GIVEN TASK: Output the lines that follow exactly as they are.

[begin SOURCE MATERIAL]

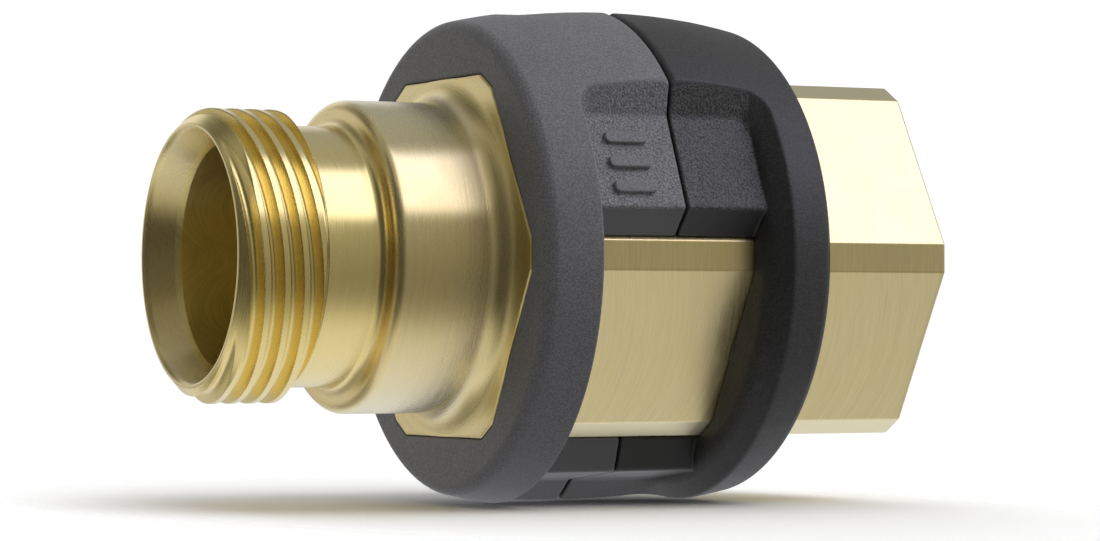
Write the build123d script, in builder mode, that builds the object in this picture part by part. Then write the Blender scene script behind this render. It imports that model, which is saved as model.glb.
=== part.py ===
from build123d import *
import math
import os

# High-pressure hose adapter: a turned and milled brass body with a trapezoidal
# male thread at one end and a threaded socket with a sealing nipple at the
# other, carrying a grip sleeve moulded in two halves.
# Millimetres. X runs along the flow axis from the male mouth (-X, front) to the
# socket (+X, rear), Z is up, and the origin is on the axis at mid length.
# Angles about the axis are in degrees, from -Y towards +Z.

cut_over = 1.0                 # how far cutting shapes run past open faces

# ---- brass body: sizes --------------------------------------------------
overall_length = 56.0
x_mouth = -overall_length / 2
x_rear = overall_length / 2

# hexagon bar
hex_af = 27.0                  # across flats
corner_apothem = 14.96         # axis to the small flat on each corner
x_hex_front = -7.5
hex_overlap = 0.5              # how far the turned front end runs into the bar

# collar and neck
collar_r = 11.7
x_collar_front = -16.5
collar_edge_r = 0.8
collar_root_r = 1.75           # fillet into the hexagon's front face
neck_r = 9.7
neck_root_r = 0.7

# male thread, drawn as rings at its true pitch and profile
crest_r = 10.85
root_r = 9.92
pitch = 1.5
crest_w = 0.48
root_w = 0.56
x_first_crest = -26.85
crest_count = 4
lead_in_r = 9.70
thread_run_out = 0.5           # length of the cone from the last crest to the neck

# mouth and bores
mouth_r = 9.45
mouth_bore_r = 8.25
mouth_cone_len = 2.64
x_mouth_bore_end = -6.5
bore_end_slope = 0.577         # axial run of the bore's end cone per unit of radius
flow_r = 4.0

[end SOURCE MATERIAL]

RESPONSE TO THIS EXERCISE:
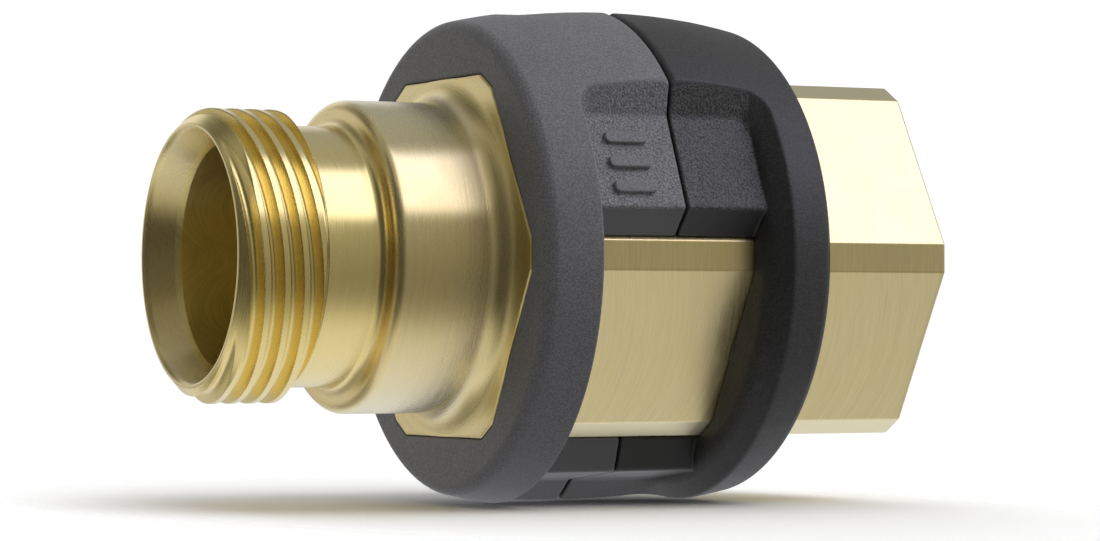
Write the build123d script, in builder mode, that builds the object in this picture part by part. Then write the Blender scene script behind this render. It imports that model, which is saved as model.glb.
=== part.py ===
from build123d import *
import math
import os

# High-pressure hose adapter: a turned and milled brass body with a trapezoidal
# male thread at one end and a threaded socket with a sealing nipple at the
# other, carrying a grip sleeve moulded in two halves.
# Millimetres. X runs along the flow axis from the male mouth (-X, front) to the
# socket (+X, rear), Z is up, and the origin is on the axis at mid length.
# Angles about the axis are in degrees, from -Y towards +Z.

cut_over = 1.0                 # how far cutting shapes run past open faces

# ---- brass body: sizes --------------------------------------------------
overall_length = 56.0
x_mouth = -overall_length / 2
x_rear = overall_length / 2

# hexagon bar
hex_af = 27.0                  # across flats
corner_apothem = 14.96         # axis to the small flat on each corner
x_hex_front = -7.5
hex_overlap = 0.5              # how far the turned front end runs into the bar

# collar and neck
collar_r = 11.7
x_collar_front = -16.5
collar_edge_r = 0.8
collar_root_r = 1.75           # fillet into the hexagon's front face
neck_r = 9.7
neck_root_r = 0.7

# male thread, drawn as rings at its true pitch and profile
crest_r = 10.85
root_r = 9.92
pitch = 1.5
crest_w = 0.48
root_w = 0.56
x_first_crest = -26.85
crest_count = 4
lead_in_r = 9.70
thread_run_out = 0.5           # length of the cone from the last crest to the neck

# mouth and bores
mouth_r = 9.45
mouth_bore_r = 8.25
mouth_cone_len = 2.64
x_mouth_bore_end = -6.5
bore_end_slope = 0.577         # axial run of the bore's end cone per unit of radius
flow_r = 4.0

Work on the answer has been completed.